Friday, September 17, 2021

HERCULES AND THE CAPTIVE WOMEN (1961)

 







PHENOMENALITY: *marvelous*
MYTHICITY: *poor*
FRYEAN MYTHOS: *adventure*
CAMPBELLIAN FUNCTIONS: *metaphysical*

This film, whose Italian title was "Hercules and the Conquest of Atlantis," was cut for American release, and I imagine that this was the version I saw on the DVD pack WARRIORS. What I've heard about the cuts don't sound like they made a lot of difference to the narrative, which is a slow and often incoherent follow-up to the first two raucous Steve Reeves films.

Italian director Vittorio Cattafavi, who's listed as one of the writers of CAPTIVE, opted for a very slow buildup to the latest adventure of the son of Zeus. In contrast to the previous two films and almost all other films with "Hercules" in the title, this time the hero has settled down somewhat, being married to Princess Deianeira, probably the best-known of the Greek champion's lady loves. This Hercules also has a teenaged son named Hylas. This proves an odd choice of names, since in the Hercules canon the name is only used for a young companion of the hero in the ARGONAUTICA. In the Greek epic, Hylas, who may or may not be the hero's lover, suffers death, and Hercules is so broken up by the youth's fate that he deserts the Argo's voyage. In CAPTIVE, Hylas is just a young guy yearning for adventure, trying to persuade his old man to desert the family hearth and go looking for trouble.

Some vague presentiments of danger cause King Androcles of Thebes to mount an investigative expedition. The king wants Hercules, Hercules doesn't want to go, so Androcles, with the help of Hylas, drugs the hero and takes him onto the voyage. Strangely, the demigod just takes his abduction in stride, reminding one of the somewhat lazy Steve Reeves characterization in HERCULES UNCHAINED.

The ship gets wrecked at sea, and Hercules is separated from the crew, including Hylas and Androcles. He finds his way to a remote island, and beholds a woman who seems to be merged with a big rock on the beach. (This young women, name of Ismene, is the only "captive woman" in the film.) When Hercules seeks to free the woman, he's attacked by a shapechanging magican named Proteus. It's a pretty good battle, as Proteus attacks the hero in forms like a lion, a hawk and a man-sized bipedal dinosaur, and even some budgetary problems (when Hercules hurls the lion away, it turns into a lion rug) don't ruin the scene. When Proteus is slain, Ismene is released from the rock-- and unfortunately, the film enters tedium.

Hercules takes Ismene to her home on the island, which is apparently either Atlantis or a colony thereof. The city is ruled by Antinea (Fay Spain), who takes her name from the imperious queen of the 1919 novel ATLANTIDA. Antinea welcomes the return of her daughter Ismene, but it eventually comes out that Antinea and her counselors sent the young woman to Proteus as a sacrifice. They believe that their city is doomed to be destroyed if Ismene is not sacrificed-- but this will be difficult now that Hercules is hanging around. 

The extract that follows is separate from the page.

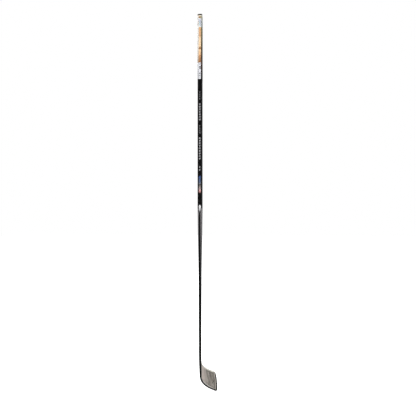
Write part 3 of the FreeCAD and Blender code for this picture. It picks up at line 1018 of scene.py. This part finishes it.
pick(blank, "faces", lambda face: face.normal.z > FACING and abs(face.center.z - neck_top) < TOUCH)
bpy.ops.mesh.dissolve_faces()
bpy.ops.mesh.inset(thickness=TENON_INSET * MM)
bpy.ops.mesh.extrude_region_move(TRANSFORM_OT_translate={"value": (0, 0, (TENON_TOP - NECK_TOP) * MM)})
for step in range(1, round(TOE_HEIGHT / RISE_STEP)):
    cut(blank, *from_blade(0.0, step * RISE_STEP), rise_y, rise_z)
cut(blank, *from_blade(TOE_BORDER_RUN, 0.0), run_y, run_z)
cut(blank, SPLIT_Y, 0.0, 1.0, 0.0)
cut(blank, 0.0, SPLIT_Z, 0.0, 1.0)
bpy.ops.mesh.select_all(action="SELECT")
bpy.ops.mesh.remove_doubles(threshold=SAME_POINT * MM)
let_go()
for vertex in blank.data.vertices:
    run, rise = to_blade(vertex.co.y / MM, vertex.co.z / MM)
    vertex.co.x = vertex.co.x * thickness(run) / BLANK + middle(run, rise) * MM
print("bent blank:", len(blank.data.polygons), "faces")

# %% [markdown]
# ## Taking the blank apart
# The real blade is laid up from separate parts: neck with heel, two face laminates, the border round sole
# and toe, and the strip along the top. Each is a group of faces of the blank, so it is split off by where
# its faces are. The neck is solid, so its open end is filled. The others get a wall that grows inwards, and
# room stays inside for the foam cores.

# %% Split into pieces
STRIPE_START = 62.0
TOP_PLAIN = 12.0
SKIN_WALL = 1.0


def where_on_blade(face):
    """Run, rise and side (positive on the forehand) of a face."""
    run, rise = to_blade(face.center.y / MM, face.center.z / MM)
    return run, rise, face.center.x - middle(run, rise) * MM


def in_neck(face):
    """The neck and heel: behind the split, or above it."""
    return face.center.y < SPLIT_Y * MM or face.center.z > SPLIT_Z * MM


def on_top(face):
    """The strip along the top line."""
    run, rise, _ = where_on_blade(face)
    return face.material_index == EDGE and rise > HEEL_HEIGHT / 2 and run < TOE_BORDER_RUN


def split_off(name, test, wall, finish, slot, node):
    """Separate the faces that pass the test, give them a wall or fill the open end, and finish the piece."""
    found = pick(blank, "faces", test)
    before = set(bpy.data.objects)
    bpy.ops.mesh.separate(type="SELECTED")
    let_go()
    part = (set(bpy.data.objects) - before).pop()
    hold(part)
    if wall:
        apply_modifier(part, "SOLIDIFY", thickness=wall * MM, offset=-1.0, use_quality_normals=True)
    else:
        pick(part, "edges", lambda edge: False)
        bpy.ops.mesh.select_non_manifold()
        bpy.ops.mesh.fill()
        let_go()
    bpy.ops.object.material_slot_remove_unused()
    print(name, "took", found, "faces of the blank")
    finish_piece(settle(part, name), finish, slot, node)


for face in blank.data.polygons:
    run, rise, _ = where_on_blade(face)
    plain = run < STRIPE_START or (rise > top_rise(run) - TOP_PLAIN and run < TOE_BORDER_RUN)
    if face.material_index in (STRIPE, LINE) and plain:
        face.material_index = FACE

split_off("neck_and_heel", in_neck, None, hosel_black, "black_hosel", "hosel")
split_off("top_edge", on_top, SKIN_WALL, pale_edge, "pale_edge", "top_edge_strip")
split_off("sole_and_toe_border", lambda face: face.material_index == EDGE, SKIN_WALL, dark_border,
          "black_edge", "sole_and_toe_edge")
split_off("forehand_face", lambda face: where_on_blade(face)[2] > 0, SKIN_WALL, None, "taupe_blade",
          "forehand_skin")
split_off("backhand_face", lambda face: True, SKIN_WALL, None, "taupe_blade", "backhand_skin")
bpy.data.objects.remove(blank)

# %% [markdown]
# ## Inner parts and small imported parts
# The stickers, prints, glue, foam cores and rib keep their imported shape, which is already right. They only
# need a finish. Most are hidden, but someone who takes the stick apart sees honey-coloured glue,
# closed-cell foam and a dark laminate rib.

# %% Finishes of the inner parts
def glue(name, light, deep):
    """Hardened glue: cloudy, with small bubbles and a glossy skin."""
    made, point, x, y, z = begin(name)
    clouds = noise(point, 120.0, 5.0)
    bubbles = put("TexVoronoi", Vector=point, Scale=700.0).outputs[0]
    colour = mix(clouds, light, deep)
    colour = mix(fade(bubbles, 0.12, 0.2, 0.4, 0.0), colour, paint(250, 240, 214))
    return surface(made, colour, times_plus(clouds, 0.2, 0.12), bubbles, depth=0.1, strength=0.3,
                   Subsurface_Weight=0.2, Subsurface_Scale=2 * MM)


hot_glue = glue("hot_glue", paint(232, 214, 168), paint(206, 176, 112))
epoxy = glue("epoxy", paint(198, 160, 84), paint(150, 108, 46))

made, point, x, y, z = begin("blade_foam")
cells = put("TexVoronoi", {"feature": "DISTANCE_TO_EDGE"}, Vector=point, Scale=900.0).outputs[0]
tint = noise(point, 60.0, 3.0)
walls = fade(cells, 0.02, 0.12)
colour = mix(tint, paint(226, 214, 178), paint(242, 236, 212))
colour = mix(walls, colour, paint(196, 180, 138))
foam = surface(made, colour, times_plus(tint, 0.1, 0.8), walls, depth=0.3, strength=0.6)

made, point, x, y, z = begin("rib_resin")
along = stretched(point, 900.0, 120.0, 120.0, turn=(LIE, 0, 0))
fibres = use(streaks, Vector=along, Contrast=2.5)
colour = mix(fibres["Value"], paint(34, 34, 36), paint(72, 70, 70))
rib = surface(made, colour, times_plus(fibres["Fine"], 0.25, 0.35), fibres["Height"], depth=0.05)

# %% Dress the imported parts
packed = dict(inks, round_sticker=orange_vinyl, panel_sticker=blue_grey_vinyl, plug_glue=hot_glue,
              tenon_glue=epoxy, upper_core=foam, lower_core=foam, core_rib=rib)
for name, finish in packed.items():
    for place in frame["nodes"][name].material_slots:
        place.material = finish
bare = [name for name, node in frame["nodes"].items() if not node.material_slots]
print("nodes with no slot:", bare)

# %% [markdown]
# ## Studio
# The stick stands upright, as if a thread held it, over a pale floor that runs into a white background.
# The floor also glows as painted light: less near the stick, where the lamps light it, and fully far away.
# Large soft lights stand in front, at both sides and above. The black faces have to stay black, so the
# lights in front and the floor are kept out of their mirror reflections, and the surroundings are bright
# only behind the stick and at its sides.

# %% World, floor and lights
AIR_CHANGE = (-0.1, 1.0)
AIR_TONES = (0.03, 0.34)
FLOOR_GAP = 2 * MM
FLOOR_SIZE = 14.0
GLOW_REACH = (0.2, 2.2)
GLOW_NEAR = 0.62

scene = bpy.context.scene
scene.view_settings.view_transform = "Standard"
world = bpy.data.worlds.new("studio")
scene.world = world
world.use_nodes = True
air = world.node_tree
background = air.nodes["Background"]
heading = put("SeparateXYZ", Vector=put("TexCoord", tree=air).outputs["Generated"]).outputs
behind = fade(heading[1], *AIR_CHANGE, *AIR_TONES)
seen = put("LightPath", tree=air).outputs["Is Camera Ray"]
feed(background.inputs["Color"], mix(seen, behind, grey(1.0)))
background.inputs["Strength"].default_value = 1.0

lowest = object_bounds()[0]
let_go()
bpy.ops.mesh.primitive_plane_add(size=FLOOR_SIZE, location=(0, 0, lowest.z - FLOOR_GAP))
floor = bpy.context.object
floor.name = "floor"
made, point, x, y, z = begin("pale_glowing_floor")
cloud = noise(point, 3.0, 3.0)
away = maths("SQRT", times_plus(x, x, times(y, y)))
# Painted light: the floor glows, dimmer near the stick where the lamps reach it and full far away, so it
# stays white.
glow = mix(fade(away, *GLOW_REACH), grey(GLOW_NEAR), grey(1.0))
surface(made, mix(cloud, grey(0.86), grey(0.90)), 0.9, Emission_Strength=1.0)
feed(made.node_tree.nodes["Principled BSDF"].inputs["Emission Color"], glow)
floor.data.materials.append(made)
floor.visible_glossy = False


def softbox(name, place, target, size, power):
    """A square area light that points at a place and isn't mirrored in glossy faces."""
    let_go()
    bpy.ops.object.light_add(type="AREA", location=place)
    lamp = bpy.context.object
    lamp.name = name
    lamp.data.size = size
    lamp.data.energy = power
    lamp.rotation_euler = (Vector(target) - Vector(place)).to_track_quat("-Z", "Y").to_euler()
    lamp.visible_glossy = False


MIDDLE = (0.0, 0.0, -0.75)
BLADE = (0.0, 0.0, -1.7)
for name, place, target, size, power in (("front_light", (-0.7, -3.0, -0.1), MIDDLE, 1.8, 51.0),
                                         ("right_light", (2.6, -0.8, -0.2), MIDDLE, 1.6, 22.0),
                                         ("left_light", (-2.6, -0.6, -0.2), MIDDLE, 1.6, 22.0),
                                         ("top_light", (0.0, 0.4, 2.2), BLADE, 3.0, 210.0)):
    softbox(name, place, target, size, power)
print("lights:", [lamp.name for lamp in bpy.data.lights])

# %% [markdown]
# ## Camera
# The camera is level and about a metre behind the stick's narrow back face, at half its height, so the
# shaft stands upright in the picture and the blade, which points away, is seen from a little above. The
# camera stands three and a half degrees round to one side, so that a little of the shaft's wide sides
# shows.

# %% Camera
CAMERA_TURN = math.radians(3.5)
CAMERA_BACK = 1.015
CAMERA_SIDE = 33 * MM
CAMERA_HEIGHT = -804 * MM
LENS = 20.92
SENSOR = 36.0
place = (CAMERA_SIDE * math.cos(CAMERA_TURN) + CAMERA_BACK * math.sin(CAMERA_TURN),
         CAMERA_SIDE * math.sin(CAMERA_TURN) - CAMERA_BACK * math.cos(CAMERA_TURN), CAMERA_HEIGHT)
bpy.ops.object.camera_add(location=place, rotation=(math.radians(90), 0, CAMERA_TURN))
camera = bpy.context.object
camera.data.lens = LENS
camera.data.sensor_width = SENSOR
camera.data.dof.use_dof = False
scene.camera = camera
print("camera at", [round(value, 3) for value in place])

Hercules mooches around, somehow convinced that he ought to be able to find Androcles and Hylas on the island-- and in fact, Antinea does have Androcles squirreled away for some reason. Hylas is wandering around free, though, and at some point in the film-- I no longer remember details-- he crosses paths with Ismene and they starts cooing love songs. Since this Hercules was married, that may be why the hero doesn't get to romance the younger woman, though he is ceaselessly pursued by her mother. 

The aforementioned "vague presentiments of danger" bear fruit when it's revealed that Antinea possessed a magical stone, "the Blood of Uranus," which is vaguely connected to the Father of the Titans, one of whom was the father of Zeus and many other Olympians. Antinea is currently experimenting on her own people with the stone's magic, and though some citizens get turn into semi-deformed wretches, others become super-strong warriors. (They're mostly seen in helmets, but in one scene they take off their headgear and are revealed to look just like Antinea's main counselor-- which might have made more sense in the Italian original.) Antinea plans to use these super-soldiers to conquer the entire world, and of course Hercules, Hylas, Androcles and Ismene unite to stop her. Given the prophecy of Atlantis's destruction, any viewer can probably guess how Antinea's scheme works out.

Despite a few decent action scenes, CAPTIVE is weakly plotted and the characters are flat. giving the actors little to work with. I've seen a few sources claim that the plot draws upon Pierre Benoit's prose novel ATLANTIDA.  I have not read the book myself, but I've read summaries and seen one film adaptation, and the name of the queen is pretty much the only similarity. CAPTIVE's plot seems more indebted to the Cassopeia-Andromeda storyline from the Perseus cycle of stories, in which a queen mother, intentionally or otherwise, sets up her nubile daughter to be sacrificed. This could have yielded some good psychological drama even in a sword-and-sandal picture, but Cottafavi blows any such potential, and what's left is just a middling peplum adventure with a few good scenes.